The University of Virginia Library has been building digital collections since 1992. The Library has amassed a large collection that includes a variety of SGML encoded etexts, digital still images, video and audio files, and social science and geographic data sets that are being served to the public from a collection of independent web sites that have very little cross-integration. By 1999 it became clear that the Library's future involved very large-scale collections in all media and content types.

In the summer of 1999, early in the design process, the Library's research and development group discovered a paper about Fedora written by Sandra Payette and Carl Lagoze of Cornell's Digital Library Research Group. Fedora was designed on the principle that interoperability and extensibility is best achieved by architecting a clean and modular separation of data, interfaces, and mechanisms (i.e., executable programs). With Cornell's help, the Virginia team installed the research software version of Fedora and began experimenting with some of Virginia's digital collections. Convinced that Fedora was exactly the framework they were seeking, the Virginia team reinterpreted the implementation and developed a prototype that used a relational database backend and a Java servlet that provided the repository access functionality. The prototype provided strong evidence that the Fedora architecture could indeed be the foundation for a practical, scalable digital library system.

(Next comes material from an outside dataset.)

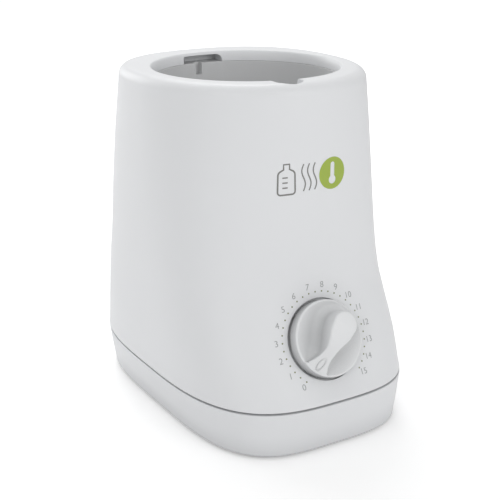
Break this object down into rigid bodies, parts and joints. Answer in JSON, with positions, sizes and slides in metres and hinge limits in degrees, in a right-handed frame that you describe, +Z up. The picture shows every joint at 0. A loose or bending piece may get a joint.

In September of 2001 The University of Virginia received a grant of $1,000,000 from the Andrew W. Mellon Foundation to enable the Library, in collaboration with Cornell University, to build a sophisticated digital object repository system based on the Flexible Extensible Digital Object and Repository Architecture (Fedora).

The Mellon grant was based on the success of the Virginia prototype, and the vision of a new open-source version of Fedora that exploits the latest web technologies. Virginia and Cornell have joined forces to build this robust implementation of the Fedora architecture with a full array of management utilities necessary to support it. A deployment group, representing seven institutions in the US and the UK, will evaluate the system by applying it to testbeds of their own collections. The experiences of the deployment group will be used to fine-tune the software in later phases of the project.